One carbon credit is worth one metric tonne of carbon dioxide, or a greenhouse gas equivalent. They can be purchased by individuals, companies, organizations, or even countries, to balance the greenhouse gases they produce. In future, carbon credits are likely to be central to achieving carbon neutrality in the worldwide fight against the climate crisis.

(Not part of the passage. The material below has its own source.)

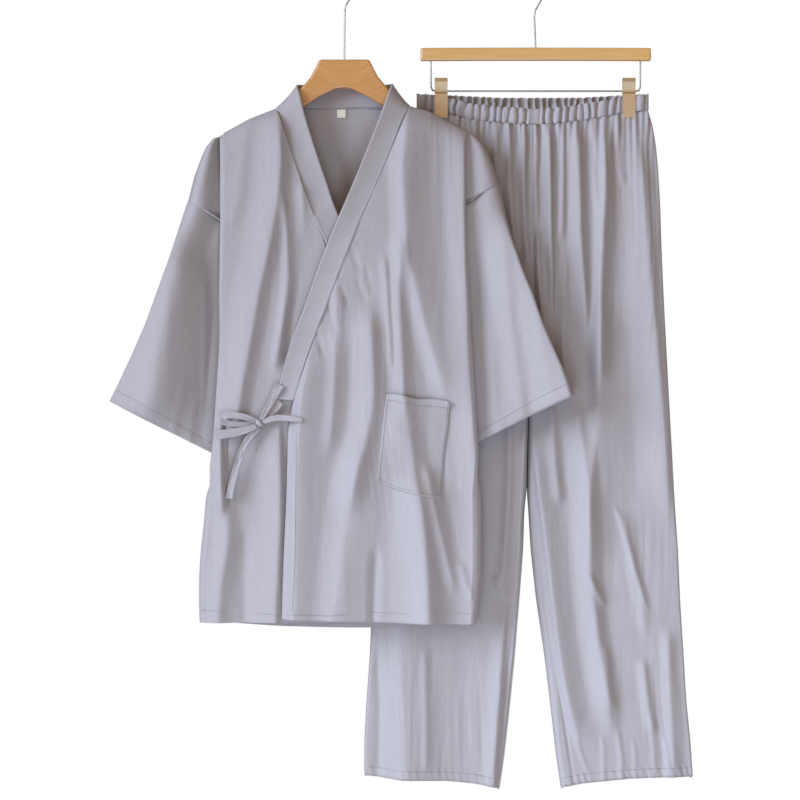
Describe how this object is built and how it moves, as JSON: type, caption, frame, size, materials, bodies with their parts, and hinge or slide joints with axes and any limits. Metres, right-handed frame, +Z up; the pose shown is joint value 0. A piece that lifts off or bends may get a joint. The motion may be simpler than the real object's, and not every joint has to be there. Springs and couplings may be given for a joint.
{
  "type": "kimono pyjama set on a shaped hanger and a clip hanger",
  "caption": "Wrap pyjama jacket with side tie and patch pocket on a shaped wooden hanger, hung before wide trousers with a gathered waist, clipped to a wooden bar hanger.",
  "frame": {"origin": "the inner crown of the jacket hanger's hook, where a rail carries it", "axes": "+Z up, -Y the side the garments face, +X to the viewer's right"},
  "size_m": [0.8323, 0.109, 1.1746],
  "materials": {
    "cloth": "plain woven viscose-cotton with a fine vertical slub, soft and matte",
    "label": "bare cream tape",
    "wood": "pale maple with a satin clear lacquer",
    "wire": "drawn nickel-plated steel wire",
    "clip_metal": "champagne plated spring steel"
  },
  "bodies": {
    "root": {"jacket_front_under": "cloth", "jacket_front_wrap": "cloth", "jacket_back": "cloth", "sleeve_left": "cloth", "sleeve_right": "cloth", "neckband": "cloth", "pocket": "cloth", "tie_collar": "cloth", "tie_side": "cloth", "tie_arm": "cloth", "tie_loop": "cloth", "tie_tail": "cloth", "tie_drop": "cloth", "tie_knot": "cloth", "size_label": "label", "waistband": "cloth", "trouser_front_left": "cloth", "trouser_front_right": "cloth", "trouser_back_left": "cloth", "trouser_back_right": "cloth", "jacket_hanger": "wood", "jacket_hook": "wire", "bar_hanger": "wood", "trouser_hook": "wire", "clip_wire": "wire", "clip_left": "clip_metal", "clip_right": "clip_metal"}
  },
  "joints": []
}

Speaking last week to British newspaper The Independent, Bacchus Capital’s chairman, Peter Bacchus, said, “It [Green 14] is designed to be a fund that will focus on providing the basis for long-term conservation of heritage landscapes in Africa, and bring together some of the highest quality global capital providers together with the incredible expertise that sits within Space for Giants.”
Fighting on four fronts
By shifting carbon markets to the epicentre of the fight against carbon emissions, Bacchus Capital hopes that Green 14 will achieve four major objectives.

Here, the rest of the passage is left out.